During the course of the construction, several other bodies were discovered, all of

whom were similarly dressed and, presumably, had been killed during the same battle.

After the bodies had been re-interred, my friend was given one of the belt buckles as a

souvenir. He then passed it on to me, and I still have it.

For every book, there is always some unexpected catalyst that sets everything in

motion. Waiting for these catalysts to take hold is like standing in the path of a gently

falling meteor shower. Ideas will come hurtling past, but they don’t hit you, so eventually

you forget them. But then some image or some anecdote will strike you right between

the eyes. From that point on, the formation of the book becomes like the making of a

pearl inside an oyster. The grain of sand embeds itself inside the oyster. The oyster is

not trying to produce a thing of beauty. It is trying to survive. The pearl is the product of

pain. It is the same with these stories. Once they have snagged like a fishhook in your

brain, you have to find a way to work them loose.
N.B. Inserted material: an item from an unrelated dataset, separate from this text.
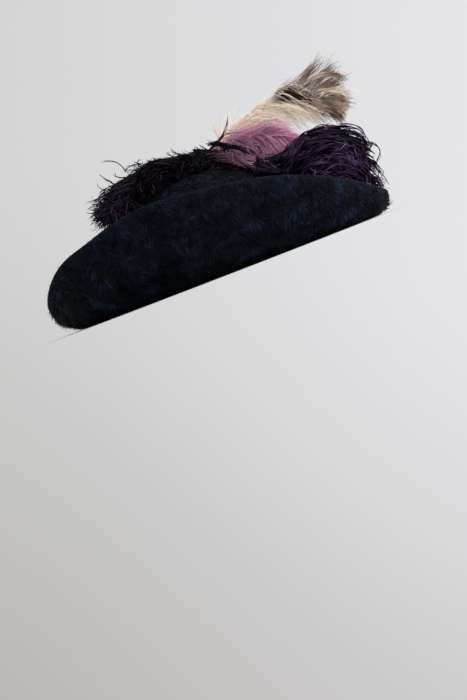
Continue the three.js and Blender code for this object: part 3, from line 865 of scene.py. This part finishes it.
def barb_paths(plume, felt, clearance, rng):
    """The path of each barb: it leaves the quill to one side, leans to the tip, then droops and curls."""
    rows, count, strings = plume["spine"], plume["barbs"], plume["strings"]
    tip, butt = count // TIP_EVERY, int(count * plume["butt"])
    t = [rng.uniform(0, 0.03, butt), rng.uniform(0.02, 1, count - tip - butt), rng.uniform(0.965, 1, tip)]
    t = np.concatenate(t)
    tuft = np.arange(count) // plume["tuft"]
    tufts = tuft.max() + 1
    t = np.clip(t[tuft * plume["tuft"]] + rng.normal(0, 0.006, count), 0, 1)

    def both(draw, share=0.3):
        """Random values, mostly the same within a tuft."""
        return draw(tufts)[tuft] * (1 - share) + draw(count) * share

    ahead = unit(spine_curve(rows, t + 0.01) - spine_curve(rows, t - 0.01))
    face = unit(to_hat(np.array([0, plume["face"]["depth"], plume["face"]["height"]])))
    across = unit(face - ahead * (ahead @ face)[:, None])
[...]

Holding that buckle in my hand made me think of the tens of thousands of people who

were swallowed up in that revolution whose stories have never been told. Russian

history, perhaps more than any other country, is layered with so many lies, denials,

discreditations and rehabilitations that there is no one version of that country’s past. The

only reliable stance to take is that nothing about it is reliable. And yet you know that the

truth is in there somewhere, woven into the fabric of these deceptions.

For months after I began writing The Eye of the Red Tsar, the first book in eth series,

that rider galloped through my dreams. It became an act of self-preservation to conjure

back to life the story of that buckle, and of the man who wore it to his death.